INSTRUCTION: Restate the opening lines of the material below word for word, stopping after the line that contains "return mesh_piece(name, points".

--- Begin ---

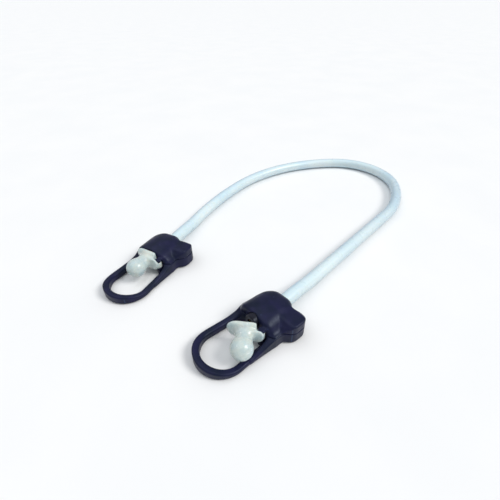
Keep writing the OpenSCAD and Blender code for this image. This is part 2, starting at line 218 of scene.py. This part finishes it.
def solid(name, field, low, high, step, place):
    """Mesh of a field between two corners, put in place by a matrix."""
    axes = [np.arange(a, b + step, step) for a, b in zip(low, high)]
    grid = np.meshgrid(*axes, indexing="ij")
    points, quads = surface_net(field(grid), low, step)
    return mesh_piece(name, points * MM, quads.tolist(), place)


def mesh_piece(name, points, faces, place=Matrix.Identity(4)):
    """Smooth-shaded object made of points and faces in metres."""
    mesh = bpy.data.meshes.new(name)
    mesh.from_pydata([tuple(p) for p in points], [], faces)
    mesh.transform(place)
    mesh.shade_smooth()
    mesh.update()
    piece = bpy.data.objects.new(name, mesh)
    bpy.context.scene.collection.objects.link(piece)
    return piece


# ---------- one fitting: +u from the hub's centre to the loop, +v to the shoulder, +z up ----------

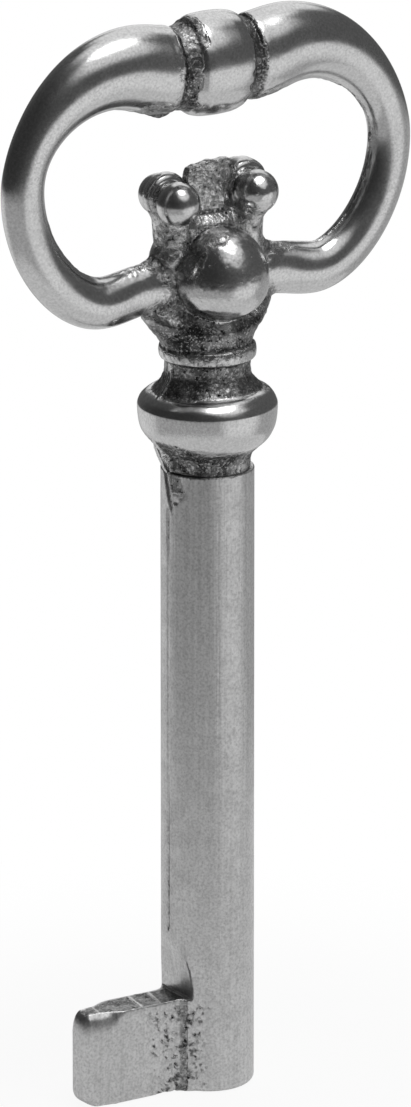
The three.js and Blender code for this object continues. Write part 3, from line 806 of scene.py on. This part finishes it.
def steel(name, polish, wear, bump, streaks=0.0):
    """A steel finish: how polished, how worn, how deep its grain, and lengthwise streaks if it was ground."""
    material = bpy.data.materials.new(name)
    material.use_nodes = True
    tree = material.node_tree
    tree.nodes.clear()
    link = tree.links.new
    out = add(tree, "ShaderNodeOutputMaterial", (900, 0))
    shader = add(tree, "ShaderNodeBsdfPrincipled", (600, 0), {"Metallic": 1.0})
    link(shader.outputs["BSDF"], out.inputs["Surface"])
    cast = add(tree, "ShaderNodeAttribute", (-300, 200), attribute_name="rough")
    group = add(tree, "ShaderNodeGroup", (0, 0))
    group.node_tree = STEEL_SKIN
    group.inputs["Wear"].default_value = wear
    group.inputs["Polish"].default_value = polish
    link(cast.outputs["Fac"], group.inputs["Cast"])
    height, colour, rough = group.outputs["Height"], group.outputs["Color"], group.outputs["Roughness"]
    if streaks:
        where = add(tree, "ShaderNodeTexCoord", (-700, -300))
        along = add(tree, "ShaderNodeMapping", (-500, -300), {"Scale": (3400, 3400, 60)})
        link(where.outputs["Object"], along.inputs["Vector"])
        lines = add(tree, "ShaderNodeTexNoise", (-300, -300), {"Scale": 1.0, "Detail": 2.0})
        link(along.outputs["Vector"], lines.inputs["Vector"])
        line = maths(tree, "SUBTRACT", (-100, -300), lines.outputs["Fac"], 0.5)

        def part_of_line(place, share):
            return maths(tree, "MULTIPLY", place, line, share)

        height = maths(tree, "ADD", (250, -250), height, part_of_line((100, -300), streaks))
        rough = maths(tree, "ADD", (250, -100), rough, part_of_line((100, -150), 0.25 * streaks))
        tint = add(tree, "ShaderNodeMix", (300, 200), data_type="RGBA", blend_type="MULTIPLY")
        tint.inputs["Factor"].default_value = 1.0
        grey = add(tree, "ShaderNodeCombineColor", (150, 300))
        level = maths(tree, "ADD", (50, 350), part_of_line((0, 350), 0.6 * streaks), 1.0)
        for socket in grey.inputs:
            link(level, socket)
        link(colour, tint.inputs[6])
        link(grey.outputs["Color"], tint.inputs[7])
        colour = tint.outputs[2]
    link(colour, shader.inputs["Base Color"])
    link(rough, shader.inputs["Roughness"])
    bumped = add(tree, "ShaderNodeBump", (350, -250), {"Strength": bump, "Distance": 0.00006})
    link(height, bumped.inputs["Height"])
    link(bumped.outputs["Normal"], shader.inputs["Normal"])
    return material


polished_steel = steel("polished_steel", polish=0.2, wear=0.33, bump=1.0)
satin_steel = steel("satin_steel", polish=0.34, wear=0.5, bump=0.7, streaks=0.9)


# ---- Pieces ----

# The width of a mesh cell, its height along the shank, and the level between the bow's crown and its head.
CELL = 0.12
SHANK_RISE = 0.2
CROWN_LEVEL = 68.5


def crown(centre):
    return centre.z > CROWN_LEVEL


def below_crown(centre):
    return centre.z < CROWN_LEVEL


def at_bit(centre):
    return centre.z < BIT_TOP + 0.5 and centre.x < -2


def upright_cut(x, outward, region=None):
    """A cut across the bow's plane, in the whole piece or in one region of it."""
    return (x, 0, 0), (outward, 0, 0), region


def level_cut(z, outward):
    return (0, 0, z), (0, 0, outward), None


def arm_cuts(side):
    return upright_cut(side * BEAD_HALF, -side, crown), upright_cut(side * HEAD_HALF, -side, below_crown)


# Each piece's node, form, box, height of a cell, cuts, material and slot.
PIECES = (
    ("left_bow_arm", upper_casting, (-16.8, -3.2, 53.5), (-2.6, 3.2, 77.6), CELL,
     arm_cuts(-1), polished_steel, "polished_steel"),
    ("right_bow_arm", upper_casting, (2.6, -3.2, 53.5), (16.8, 3.2, 77.6), CELL,
     arm_cuts(1), polished_steel, "polished_steel"),
    ("crown_bead", upper_casting, (-3.6, -3.4, 69.2), (3.6, 3.4, 77.6), CELL,
     (upright_cut(BEAD_HALF, 1), upright_cut(-BEAD_HALF, -1)), polished_steel, "polished_steel"),
    ("bow_head", upper_casting, (-5.9, -5.6, 51.4), (5.9, 5.6, 67.4), CELL,
     (upright_cut(HEAD_HALF, 1), upright_cut(-HEAD_HALF, -1), level_cut(HEAD_FOOT, -1)),
     polished_steel, "cast_steel"),
    ("collar", upper_casting, (-5.2, -5.2, 44.2), (5.2, 5.2, 52.6), CELL,
     (level_cut(HEAD_FOOT, 1), level_cut(SHANK_TOP, -1)), polished_steel, "polished_steel"),
    ("shank", lower_part, (-3.8, -3.8, -0.6), (3.8, 3.8, 45.4), SHANK_RISE,
     (upright_cut(BIT_SEAT, -1, at_bit),), satin_steel, "satin_steel"),
    ("bit", lower_part, (-11.4, -2.4, -0.6), (-2.3, 2.4, 7.4), CELL,
     (upright_cut(BIT_SEAT, 1),), satin_steel, "satin_steel"),
)

for node, form, low, high, rise, cuts, material, slot in PIECES:
    piece = make_piece(node + "_steel", form, low, high, (CELL, CELL, rise), cuts)
    piece.data.materials.append(material)
    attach(piece, BODY)
    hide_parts(node)


# ---- Floor, studio and camera ----

# The floor's radius in metres, the share of its white that the steel mirrors, and the height the lamp faces.
FLOOR_RADIUS = 0.075
MIRRORED_WHITE = 0.45
LIT_HEIGHT = 0.06


def white_share(tree, place):
    """How much of the white background a ray shows: a camera ray all of it, a mirrored ray a part."""
    path = add(tree, "ShaderNodeLightPath", place)
    beside = (place[0] + 200, place[1] - 150)
    mirrored = maths(tree, "MULTIPLY", beside, path.outputs["Is Glossy Ray"], MIRRORED_WHITE)
    rays = maths(tree, "ADD", (place[0] + 200, place[1]), path.outputs["Is Camera Ray"], mirrored)
    return maths(tree, "ADD", (place[0] + 400, place[1]), rays, path.outputs["Is Transmission Ray"], True)


def floor():
    """A pale round floor that keeps the key's shadow and fades into the white background."""
    work = bmesh.new()
    bmesh.ops.create_circle(work, cap_ends=True, segments=96, radius=FLOOR_RADIUS)
    mesh = bpy.data.meshes.new("floor")
    work.to_mesh(mesh)
    work.free()
    disc = bpy.data.objects.new("floor", mesh)
    disc.location = (0, 0, -0.00002)
    bpy.context.scene.collection.objects.link(disc)
    material = bpy.data.materials.new("pale_floor")
    material.use_nodes = True
    tree = material.node_tree
    tree.nodes.clear()
    out = add(tree, "ShaderNodeOutputMaterial", (600, 0))
    matt = add(tree, "ShaderNodeBsdfDiffuse", (0, 100), {"Color": (0.86, 0.86, 0.86, 1)})
    white = add(tree, "ShaderNodeEmission", (0, -100), {"Color": (1, 1, 1, 1), "Strength": 1.0})
    blend = add(tree, "ShaderNodeMixShader", (400, 0))
    rays = white_share(tree, (-700, 200))
    where = add(tree, "ShaderNodeTexCoord", (-700, -200))
    length = add(tree, "ShaderNodeVectorMath", (-500, -200), operation="LENGTH")
    tree.links.new(where.outputs["Object"], length.inputs[0])
    far = ranged(tree, (-300, -200), length.outputs["Value"], 0.012, 0.05, 0.92, 1.0)
    tree.links.new(maths(tree, "MULTIPLY", (100, 250), rays, far), blend.inputs["Fac"])
    tree.links.new(matt.outputs[0], blend.inputs[1])
    tree.links.new(white.outputs[0], blend.inputs[2])
    tree.links.new(blend.outputs[0], out.inputs["Surface"])
    mesh.materials.append(material)


def sector(tree, place, direction, towards, low, high):
    """How far a direction points towards another, from 0 at low to 1 at high."""
    dot = add(tree, "ShaderNodeVectorMath", place, operation="DOT_PRODUCT")
    tree.links.new(direction, dot.inputs[0])
    dot.inputs[1].default_value = towards
    return ranged(tree, (place[0] + 200, place[1]), dot.outputs["Value"], low, high)


def towards(around, up):
    """The direction at an angle around from the front, and up from level, in degrees."""
    around, up = math.radians(around), math.radians(up)
    return math.sin(around) * math.cos(up), -math.cos(around) * math.cos(up), math.sin(up)


def studio():
    """A white background, and the room that the steel mirrors: light below and behind, dark at the front."""
    world = bpy.data.worlds.new("studio")
    bpy.context.scene.world = world
    world.use_nodes = True
    tree = world.node_tree
    tree.nodes.clear()
    out = add(tree, "ShaderNodeOutputWorld", (1400, 0))
    sky = add(tree, "ShaderNodeBackground", (1200, 0))
    tree.links.new(sky.outputs[0], out.inputs["Surface"])
    where = add(tree, "ShaderNodeTexCoord", (-900, 0)).outputs["Generated"]
    level = add(tree, "ShaderNodeSeparateXYZ", (-700, 0))
    tree.links.new(where, level.inputs[0])
    right = sector(tree, (-700, 300), where, towards(60, 0), 0.3, 0.95)
    tilt = maths(tree, "MULTIPLY", (-400, 250), right, -0.1)
    height = maths(tree, "ADD", (-300, 100), level.outputs["Z"], tilt)
    left = sector(tree, (-700, 500), where, towards(-160, -10), 0.75, 0.97)
    front = sector(tree, (-700, 700), where, towards(27, -15), 0.72, 0.97)
    from_front = ranged(tree, (-100, 300), front, 0.0, 1.0, 0.47, 0.9)
    from_left = maths(tree, "MULTIPLY", (-100, 500), left, 0.35)
    strength = maths(tree, "ADD", (0, 350), from_front, from_left)
    low = maths(tree, "MULTIPLY", (50, 100), ranged(tree, (-100, 100), height, -0.13, -0.28), strength)
    level_behind = sector(tree, (-700, -250), where, towards(148, 12), 0.955, 0.99)
    high_behind = sector(tree, (-700, -350), where, towards(138, 44), 0.88, 0.96)
    behind = maths(tree, "MAXIMUM", (-300, -250), level_behind, high_behind)
    ceiling = sector(tree, (-700, -450), where, towards(120, 76), 0.84, 0.96)
    glow = sector(tree, (-700, -650), where, towards(15, 54), 0.83, 0.965)
    glow = maths(tree, "MULTIPLY", (-300, -650), glow, 0.92)
    above = maths(tree, "MAXIMUM", (-200, -300), behind, ceiling)
    bright = maths(tree, "MAXIMUM", (-100, -300), above, glow)
    light = maths(tree, "MAXIMUM", (200, 0), low, bright)
    dark = ranged(tree, (0, -500), level.outputs["X"], -0.9, 0.4, 0.04, 0.115)
    light = maths(tree, "MAXIMUM", (400, 0), light, dark)
    rays = add(tree, "ShaderNodeLightPath", (400, 300))
    seen = rays.outputs["Is Camera Ray"], rays.outputs["Is Transmission Ray"]
    background = maths(tree, "MAXIMUM", (550, 200), *seen)
    brightness = maths(tree, "MAXIMUM", (700, 0), light, background)
    colour = add(tree, "ShaderNodeCombineColor", (950, 0))
    for socket in colour.inputs:
        tree.links.new(brightness, socket)
    tree.links.new(colour.outputs[0], sky.inputs["Color"])


def softbox(name, direction, distance, size, power):
    """A round lamp that faces the upper part of the key."""
    lamp = bpy.data.lights.new(name, "AREA")
    lamp.shape = "DISK"
    lamp.size = size
    lamp.energy = power
    thing = bpy.data.objects.new(name, lamp)
    direction = Vector(direction)
    thing.location = Vector((0, 0, LIT_HEIGHT)) + direction * distance
    thing.rotation_euler = direction.to_track_quat("Z", "Y").to_euler()
    bpy.context.scene.collection.objects.link(thing)


# The camera's place: degrees around from the front and up, distance in metres, and the height it looks at.
CAMERA_AROUND, CAMERA_UP = -32.76, 16.76
CAMERA_DISTANCE = 0.7965
AIM_HEIGHT = 0.040


def camera():
    """A long lens to the left of the front and a little above, aimed at the middle of the key."""
    lens = bpy.data.cameras.new("camera")
    lens.lens = 374.97
    lens.sensor_width = 36
    lens.shift_x, lens.shift_y = -0.00175, -0.01994
    lens.clip_start, lens.clip_end = 0.01, 20
    thing = bpy.data.objects.new("camera", lens)
    back = Vector(towards(CAMERA_AROUND, CAMERA_UP))
    thing.location = Vector((0, 0, AIM_HEIGHT)) + back * CAMERA_DISTANCE
    thing.rotation_mode = "QUATERNION"
    thing.rotation_quaternion = (-back).to_track_quat("-Z", "Y")
    bpy.context.scene.collection.objects.link(thing)
    bpy.context.scene.camera = thing


floor()
studio()
softbox("overhead_softbox", towards(20, 73), distance=0.5, size=0.26, power=0.6)
camera()
bpy.context.scene.view_settings.view_transform = "Standard"
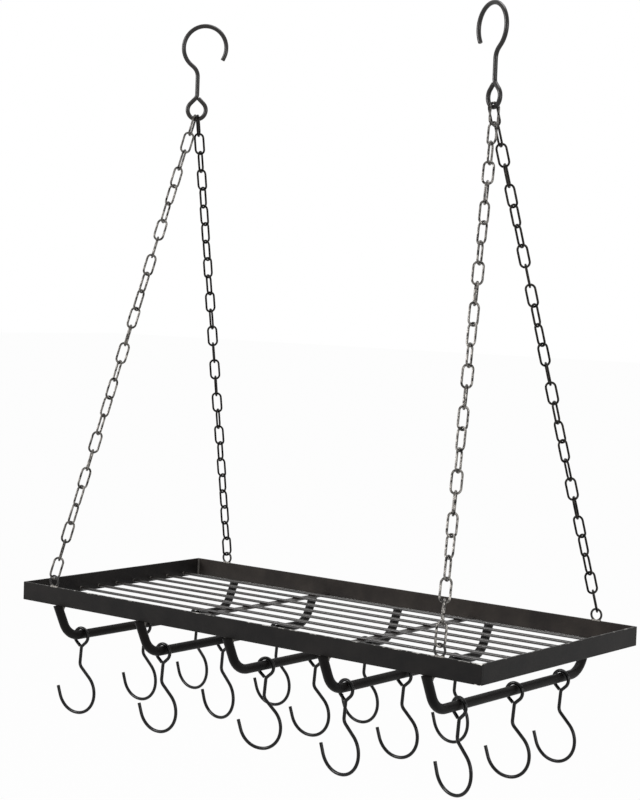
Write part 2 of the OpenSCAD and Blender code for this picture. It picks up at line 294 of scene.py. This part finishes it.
for name, side, top in (("left", -1, 0.4), ("right", 1, 0.45)):
    grid, edge = flat_bar(tray_w - 2 * rim_t, rim_t, rim_h, rim_edge_r)
    grid = quarter_turn(grid) + [side * (tray_l - rim_t) / 2, 0, rim_z]
    piece("rim_" + name, grid[None], rubbed(grid, edge, top), rim_coat, "tray", ["rail_" + name])

# --- Corner welds ------------------------------------------------------------------------------
# A run of weld up each inside corner of the rim, coated over and paler than the bars. Its
# ripples are a pass of overlapping pools.
corner_bead_r = 2.3 * mm
bead_short = 0.3 * mm
bead_sunk = 0.3 * mm
ripple = 1.7 * mm


def corner_bead(x_side, y_side):
    """A quarter-round bead up a corner: radius r(z) = R (0.86 + 0.14 |sin(pi z / ripple)|) from
    the corner's own line, over the quarter that faces into the tray, closed through the steel.
    R varies by a twentieth up the corner."""
    z = np.linspace(-rim_h + bead_short, -bead_short, 57)[:, None]
    swell = corner_bead_r * (0.86 + 0.14 * np.abs(np.sin(np.pi * z / ripple)))
    swell = swell * (1 + 0.05 * np.sin(z * 900 + x_side + 2 * y_side))
    angle = np.radians(np.linspace(0, 90, 8))[None, :]
    out_x = np.concatenate([swell * np.cos(angle), np.full_like(z, -bead_sunk)], 1)
    out_y = np.concatenate([swell * np.sin(angle), np.full_like(z, -bead_sunk)], 1)
    x = x_side * (tray_l / 2 - rim_t - out_x)
    y = y_side * (tray_w / 2 - rim_t - out_y)
    grid = np.stack(np.broadcast_arrays(x, y, rim_top + z), -1)
    return grid if x_side * y_side > 0 else grid[:, ::-1]


weld_coat = coated("weld under the coat", tone(58, 56, 54), tone(84, 81, 77), tone(150, 146, 140),
                   0.4, bump=0.3, wear=0.5)
corner_grids = np.stack([corner_bead(x, y) for x in (-1, 1) for y in (-1, 1)])
piece("corner_welds", corner_grids, 0.25, weld_coat, "tray")

# --- Strips ------------------------------------------------------------------------------------
# Two flat strips across the tray, a third of the way in from each end, level with the rim's
# lower edge. They carry the rods.
strip_w = 12 * mm
strip_t = 3 * mm
strip_edge_r = 0.5 * mm
strip_x = tray_l / 6
strip_z = rim_top - rim_h + strip_t / 2

grid_coat = coated("grid powder coat", tone(34, 32, 31), tone(50, 47, 45), tone(120, 116, 112),
                   0.3, wear=0.38, gloss=0.5)
for name, side in (("left", -1), ("right", 1)):
    grid, edge = flat_bar(tray_w - 2 * rim_t, strip_w, strip_t, strip_edge_r)
    grid = quarter_turn(grid) + [side * strip_x, 0, strip_z]
    piece("support_strip_" + name, grid[None], 0.5 * edge, grid_coat, "tray", ["strip_" + name])

# --- Rods --------------------------------------------------------------------------------------
# Nine straight round rods from end to end of the tray, evenly spaced, butted against the short
# bars and lying on the strips, with a small weld at every end and crossing.
rod_d = 4 * mm
rod_count = 9
rod_half = tray_l / 2 - rim_t
rod_z = rim_top - rim_h + strip_t + rod_d / 2
rod_y = tray_w * (np.arange(1, rod_count + 1) / (rod_count + 1) - 0.5)


def wire_skin(centre, along, across, radius, around=16):
    """Round wire: a point is the wire's centre plus radius times (cos a across + sin a third),
    where third completes the right-handed set with across and the direction along the wire."""
    third = np.cross(along, across)
    angle = np.linspace(0, 2 * np.pi, around, endpoint=False)
    ring = (np.cos(angle)[:, None] * across[..., None, :]
            + np.sin(angle)[:, None] * third[..., None, :])
    return centre[..., None, :] + radius[..., None, None] * ring


for i, y in enumerate(rod_y):
    x = np.linspace(-rod_half, rod_half, 33)
    centre = np.stack(np.broadcast_arrays(x, y, rod_z), -1)
    along = np.broadcast_to([1.0, 0, 0], centre.shape)
    across = np.broadcast_to([0.0, 1, 0], centre.shape)
    grid = wire_skin(centre, along, across, np.full(len(x), rod_d / 2))
    piece(f"grid_rod_{i + 1}", grid[None], 0.1, grid_coat, "tray", [f"rod_{i + 1}"])


# The half sizes of the lumps of weld at the rods' ends and at their crossings with the strips,
# and how far the second kind stands from the middle of its crossing
end_weld = np.array([1.2, 2.7, 2.4]) * mm
crossing_weld = np.array([1.8, 1.1, 0.9]) * mm
crossing_off = np.array([4, 1.3, 0.5]) * mm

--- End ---

WRITTEN SOLUTION:
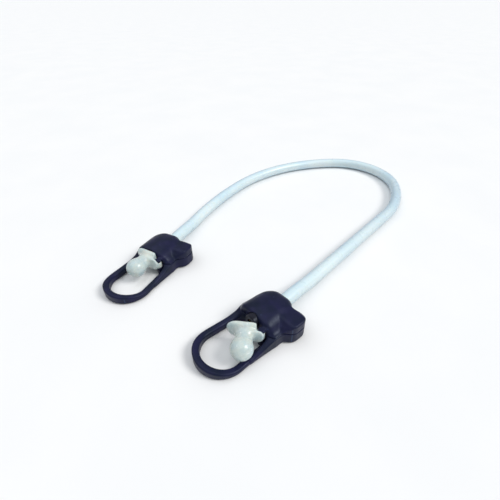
Keep writing the OpenSCAD and Blender code for this image. This is part 2, starting at line 218 of scene.py. This part finishes it.
def solid(name, field, low, high, step, place):
    """Mesh of a field between two corners, put in place by a matrix."""
    axes = [np.arange(a, b + step, step) for a, b in zip(low, high)]
    grid = np.meshgrid(*axes, indexing="ij")
    points, quads = surface_net(field(grid), low, step)
    return mesh_piece(name, points * MM, quads.tolist(), place)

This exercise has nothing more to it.